*Problem statement*:
Please print the full listing exactly.

>> Start

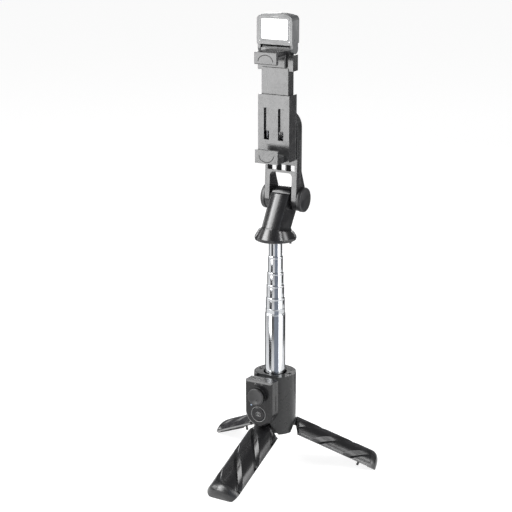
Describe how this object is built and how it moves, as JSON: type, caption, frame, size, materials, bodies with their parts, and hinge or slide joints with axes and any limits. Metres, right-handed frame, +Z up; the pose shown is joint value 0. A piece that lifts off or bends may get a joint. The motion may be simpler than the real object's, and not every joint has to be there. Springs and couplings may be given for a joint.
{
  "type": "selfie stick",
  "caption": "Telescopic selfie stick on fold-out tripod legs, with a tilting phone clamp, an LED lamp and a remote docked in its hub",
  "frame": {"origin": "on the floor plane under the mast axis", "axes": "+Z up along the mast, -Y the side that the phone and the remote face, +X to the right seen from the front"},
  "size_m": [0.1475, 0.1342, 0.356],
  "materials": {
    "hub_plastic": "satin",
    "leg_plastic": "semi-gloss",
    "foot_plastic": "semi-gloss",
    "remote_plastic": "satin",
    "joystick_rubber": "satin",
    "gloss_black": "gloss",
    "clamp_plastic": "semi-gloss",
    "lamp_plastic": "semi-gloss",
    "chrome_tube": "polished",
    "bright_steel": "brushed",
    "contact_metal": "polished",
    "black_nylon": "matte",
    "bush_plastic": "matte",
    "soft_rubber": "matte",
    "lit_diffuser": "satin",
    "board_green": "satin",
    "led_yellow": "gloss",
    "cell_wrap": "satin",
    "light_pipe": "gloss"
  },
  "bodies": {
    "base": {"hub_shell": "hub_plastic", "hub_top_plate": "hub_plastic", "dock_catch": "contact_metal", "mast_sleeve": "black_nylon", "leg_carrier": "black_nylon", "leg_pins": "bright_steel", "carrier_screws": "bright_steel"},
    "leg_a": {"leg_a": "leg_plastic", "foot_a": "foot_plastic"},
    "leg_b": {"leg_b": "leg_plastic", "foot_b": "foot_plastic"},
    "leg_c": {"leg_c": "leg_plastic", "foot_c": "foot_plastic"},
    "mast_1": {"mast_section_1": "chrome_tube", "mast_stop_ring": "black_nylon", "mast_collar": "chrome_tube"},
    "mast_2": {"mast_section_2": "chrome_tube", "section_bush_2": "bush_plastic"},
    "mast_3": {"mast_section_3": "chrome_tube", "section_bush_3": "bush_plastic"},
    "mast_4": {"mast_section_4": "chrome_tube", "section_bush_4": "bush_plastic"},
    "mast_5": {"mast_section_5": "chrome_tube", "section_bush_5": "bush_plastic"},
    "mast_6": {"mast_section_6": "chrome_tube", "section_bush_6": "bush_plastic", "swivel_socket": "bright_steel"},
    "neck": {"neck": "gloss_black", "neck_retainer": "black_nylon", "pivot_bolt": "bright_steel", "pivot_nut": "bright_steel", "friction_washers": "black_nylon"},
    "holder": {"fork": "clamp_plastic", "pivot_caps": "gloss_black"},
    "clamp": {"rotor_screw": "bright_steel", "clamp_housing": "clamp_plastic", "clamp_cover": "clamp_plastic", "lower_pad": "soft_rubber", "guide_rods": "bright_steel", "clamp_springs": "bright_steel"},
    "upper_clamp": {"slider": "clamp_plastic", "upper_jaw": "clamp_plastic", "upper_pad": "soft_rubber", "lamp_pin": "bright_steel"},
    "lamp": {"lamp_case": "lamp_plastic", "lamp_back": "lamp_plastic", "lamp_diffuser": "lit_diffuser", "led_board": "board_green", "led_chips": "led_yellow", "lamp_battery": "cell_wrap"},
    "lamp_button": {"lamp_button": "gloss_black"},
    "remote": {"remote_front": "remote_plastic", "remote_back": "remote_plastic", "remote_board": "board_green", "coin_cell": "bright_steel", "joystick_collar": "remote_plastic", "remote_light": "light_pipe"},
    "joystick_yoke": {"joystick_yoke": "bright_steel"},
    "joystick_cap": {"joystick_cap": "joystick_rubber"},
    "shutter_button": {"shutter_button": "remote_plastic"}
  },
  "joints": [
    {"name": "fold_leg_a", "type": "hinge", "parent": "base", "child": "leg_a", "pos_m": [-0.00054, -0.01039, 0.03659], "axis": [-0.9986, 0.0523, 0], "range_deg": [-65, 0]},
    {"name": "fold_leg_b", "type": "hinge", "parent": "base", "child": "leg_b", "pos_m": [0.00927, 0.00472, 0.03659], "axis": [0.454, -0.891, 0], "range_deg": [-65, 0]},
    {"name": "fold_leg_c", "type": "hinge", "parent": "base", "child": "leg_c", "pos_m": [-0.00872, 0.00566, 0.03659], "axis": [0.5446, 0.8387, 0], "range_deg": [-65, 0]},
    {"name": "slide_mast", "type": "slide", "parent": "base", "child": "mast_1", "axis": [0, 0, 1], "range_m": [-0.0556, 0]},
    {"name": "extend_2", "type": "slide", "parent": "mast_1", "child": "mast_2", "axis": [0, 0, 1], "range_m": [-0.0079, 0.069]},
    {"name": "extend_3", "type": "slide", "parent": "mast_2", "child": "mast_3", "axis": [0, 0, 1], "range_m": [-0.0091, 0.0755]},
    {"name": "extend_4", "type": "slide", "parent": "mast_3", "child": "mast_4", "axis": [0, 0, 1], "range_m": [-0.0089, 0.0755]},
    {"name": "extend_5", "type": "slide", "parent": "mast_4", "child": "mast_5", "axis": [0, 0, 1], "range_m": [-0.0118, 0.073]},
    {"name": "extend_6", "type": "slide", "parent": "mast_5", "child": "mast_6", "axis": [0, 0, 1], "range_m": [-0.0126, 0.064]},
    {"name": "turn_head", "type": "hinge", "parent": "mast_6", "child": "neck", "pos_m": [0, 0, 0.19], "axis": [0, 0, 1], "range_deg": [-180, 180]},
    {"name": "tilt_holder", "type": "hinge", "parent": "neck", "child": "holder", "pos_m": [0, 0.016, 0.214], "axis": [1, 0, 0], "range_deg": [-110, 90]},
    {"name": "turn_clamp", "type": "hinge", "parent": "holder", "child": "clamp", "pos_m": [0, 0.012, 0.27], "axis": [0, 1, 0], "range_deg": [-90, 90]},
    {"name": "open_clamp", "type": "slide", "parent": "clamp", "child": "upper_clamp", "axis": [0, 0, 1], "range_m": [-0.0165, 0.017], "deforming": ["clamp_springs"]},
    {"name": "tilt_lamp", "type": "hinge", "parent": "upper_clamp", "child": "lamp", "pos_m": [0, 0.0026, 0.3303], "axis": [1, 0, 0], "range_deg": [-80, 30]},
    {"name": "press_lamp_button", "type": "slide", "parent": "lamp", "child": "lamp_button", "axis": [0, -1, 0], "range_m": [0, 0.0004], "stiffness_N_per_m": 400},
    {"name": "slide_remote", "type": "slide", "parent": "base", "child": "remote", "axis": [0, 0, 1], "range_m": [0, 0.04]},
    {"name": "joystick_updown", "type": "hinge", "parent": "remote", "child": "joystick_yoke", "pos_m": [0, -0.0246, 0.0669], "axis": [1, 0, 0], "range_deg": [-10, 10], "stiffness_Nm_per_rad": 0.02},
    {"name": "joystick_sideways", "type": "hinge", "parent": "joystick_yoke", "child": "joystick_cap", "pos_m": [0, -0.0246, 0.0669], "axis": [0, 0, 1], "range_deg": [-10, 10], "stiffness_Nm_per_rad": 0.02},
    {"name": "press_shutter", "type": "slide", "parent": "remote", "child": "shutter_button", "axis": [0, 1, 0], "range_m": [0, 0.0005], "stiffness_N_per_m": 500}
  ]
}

>> End

*Response*:
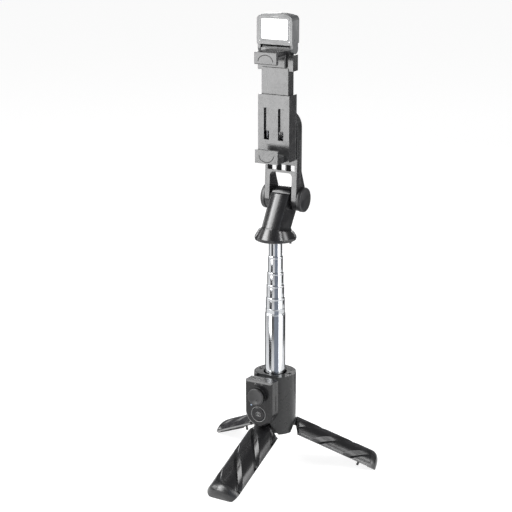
Describe how this object is built and how it moves, as JSON: type, caption, frame, size, materials, bodies with their parts, and hinge or slide joints with axes and any limits. Metres, right-handed frame, +Z up; the pose shown is joint value 0. A piece that lifts off or bends may get a joint. The motion may be simpler than the real object's, and not every joint has to be there. Springs and couplings may be given for a joint.
{
  "type": "selfie stick",
  "caption": "Telescopic selfie stick on fold-out tripod legs, with a tilting phone clamp, an LED lamp and a remote docked in its hub",
  "frame": {"origin": "on the floor plane under the mast axis", "axes": "+Z up along the mast, -Y the side that the phone and the remote face, +X to the right seen from the front"},
  "size_m": [0.1475, 0.1342, 0.356],
  "materials": {
    "hub_plastic": "satin",
    "leg_plastic": "semi-gloss",
    "foot_plastic": "semi-gloss",
    "remote_plastic": "satin",
    "joystick_rubber": "satin",
    "gloss_black": "gloss",
    "clamp_plastic": "semi-gloss",
    "lamp_plastic": "semi-gloss",
    "chrome_tube": "polished",
    "bright_steel": "brushed",
    "contact_metal": "polished",
    "black_nylon": "matte",
    "bush_plastic": "matte",
    "soft_rubber": "matte",
    "lit_diffuser": "satin",
    "board_green": "satin",
    "led_yellow": "gloss",
    "cell_wrap": "satin",
    "light_pipe": "gloss"
  },
  "bodies": {
    "base": {"hub_shell": "hub_plastic", "hub_top_plate": "hub_plastic", "dock_catch": "contact_metal", "mast_sleeve": "black_nylon", "leg_carrier": "black_nylon", "leg_pins": "bright_steel", "carrier_screws": "bright_steel"},
    "leg_a": {"leg_a": "leg_plastic", "foot_a": "foot_plastic"},
    "leg_b": {"leg_b": "leg_plastic", "foot_b": "foot_plastic"},
    "leg_c": {"leg_c": "leg_plastic", "foot_c": "foot_plastic"},
    "mast_1": {"mast_section_1": "chrome_tube", "mast_stop_ring": "black_nylon", "mast_collar": "chrome_tube"},
    "mast_2": {"mast_section_2": "chrome_tube", "section_bush_2": "bush_plastic"},
    "mast_3": {"mast_section_3": "chrome_tube", "section_bush_3": "bush_plastic"},
    "mast_4": {"mast_section_4": "chrome_tube", "section_bush_4": "bush_plastic"},
    "mast_5": {"mast_section_5": "chrome_tube", "section_bush_5": "bush_plastic"},
    "mast_6": {"mast_section_6": "chrome_tube", "section_bush_6": "bush_plastic", "swivel_socket": "bright_steel"},
    "neck": {"neck": "gloss_black", "neck_retainer": "black_nylon", "pivot_bolt": "bright_steel", "pivot_nut": "bright_steel", "friction_washers": "black_nylon"},
    "holder": {"fork": "clamp_plastic", "pivot_caps": "gloss_black"},
    "clamp": {"rotor_screw": "bright_steel", "clamp_housing": "clamp_plastic", "clamp_cover": "clamp_plastic", "lower_pad": "soft_rubber", "guide_rods": "bright_steel", "clamp_springs": "bright_steel"},
    "upper_clamp": {"slider": "clamp_plastic", "upper_jaw": "clamp_plastic", "upper_pad": "soft_rubber", "lamp_pin": "bright_steel"},
    "lamp": {"lamp_case": "lamp_plastic", "lamp_back": "lamp_plastic", "lamp_diffuser": "lit_diffuser", "led_board": "board_green", "led_chips": "led_yellow", "lamp_battery": "cell_wrap"},
    "lamp_button": {"lamp_button": "gloss_black"},
    "remote": {"remote_front": "remote_plastic", "remote_back": "remote_plastic", "remote_board": "board_green", "coin_cell": "bright_steel", "joystick_collar": "remote_plastic", "remote_light": "light_pipe"},
    "joystick_yoke": {"joystick_yoke": "bright_steel"},
    "joystick_cap": {"joystick_cap": "joystick_rubber"},
    "shutter_button": {"shutter_button": "remote_plastic"}
  },
  "joints": [
    {"name": "fold_leg_a", "type": "hinge", "parent": "base", "child": "leg_a", "pos_m": [-0.00054, -0.01039, 0.03659], "axis": [-0.9986, 0.0523, 0], "range_deg": [-65, 0]},
    {"name": "fold_leg_b", "type": "hinge", "parent": "base", "child": "leg_b", "pos_m": [0.00927, 0.00472, 0.03659], "axis": [0.454, -0.891, 0], "range_deg": [-65, 0]},
    {"name": "fold_leg_c", "type": "hinge", "parent": "base", "child": "leg_c", "pos_m": [-0.00872, 0.00566, 0.03659], "axis": [0.5446, 0.8387, 0], "range_deg": [-65, 0]},
    {"name": "slide_mast", "type": "slide", "parent": "base", "child": "mast_1", "axis": [0, 0, 1], "range_m": [-0.0556, 0]},
    {"name": "extend_2", "type": "slide", "parent": "mast_1", "child": "mast_2", "axis": [0, 0, 1], "range_m": [-0.0079, 0.069]},
    {"name": "extend_3", "type": "slide", "parent": "mast_2", "child": "mast_3", "axis": [0, 0, 1], "range_m": [-0.0091, 0.0755]},
    {"name": "extend_4", "type": "slide", "parent": "mast_3", "child": "mast_4", "axis": [0, 0, 1], "range_m": [-0.0089, 0.0755]},
    {"name": "extend_5", "type": "slide", "parent": "mast_4", "child": "mast_5", "axis": [0, 0, 1], "range_m": [-0.0118, 0.073]},
    {"name": "extend_6", "type": "slide", "parent": "mast_5", "child": "mast_6", "axis": [0, 0, 1], "range_m": [-0.0126, 0.064]},
    {"name": "turn_head", "type": "hinge", "parent": "mast_6", "child": "neck", "pos_m": [0, 0, 0.19], "axis": [0, 0, 1], "range_deg": [-180, 180]},
    {"name": "tilt_holder", "type": "hinge", "parent": "neck", "child": "holder", "pos_m": [0, 0.016, 0.214], "axis": [1, 0, 0], "range_deg": [-110, 90]},
    {"name": "turn_clamp", "type": "hinge", "parent": "holder", "child": "clamp", "pos_m": [0, 0.012, 0.27], "axis": [0, 1, 0], "range_deg": [-90, 90]},
    {"name": "open_clamp", "type": "slide", "parent": "clamp", "child": "upper_clamp", "axis": [0, 0, 1], "range_m": [-0.0165, 0.017], "deforming": ["clamp_springs"]},
    {"name": "tilt_lamp", "type": "hinge", "parent": "upper_clamp", "child": "lamp", "pos_m": [0, 0.0026, 0.3303], "axis": [1, 0, 0], "range_deg": [-80, 30]},
    {"name": "press_lamp_button", "type": "slide", "parent": "lamp", "child": "lamp_button", "axis": [0, -1, 0], "range_m": [0, 0.0004], "stiffness_N_per_m": 400},
    {"name": "slide_remote", "type": "slide", "parent": "base", "child": "remote", "axis": [0, 0, 1], "range_m": [0, 0.04]},
    {"name": "joystick_updown", "type": "hinge", "parent": "remote", "child": "joystick_yoke", "pos_m": [0, -0.0246, 0.0669], "axis": [1, 0, 0], "range_deg": [-10, 10], "stiffness_Nm_per_rad": 0.02},
    {"name": "joystick_sideways", "type": "hinge", "parent": "joystick_yoke", "child": "joystick_cap", "pos_m": [0, -0.0246, 0.0669], "axis": [0, 0, 1], "range_deg": [-10, 10], "stiffness_Nm_per_rad": 0.02},
    {"name": "press_shutter", "type": "slide", "parent": "remote", "child": "shutter_button", "axis": [0, 1, 0], "range_m": [0, 0.0005], "stiffness_N_per_m": 500}
  ]
}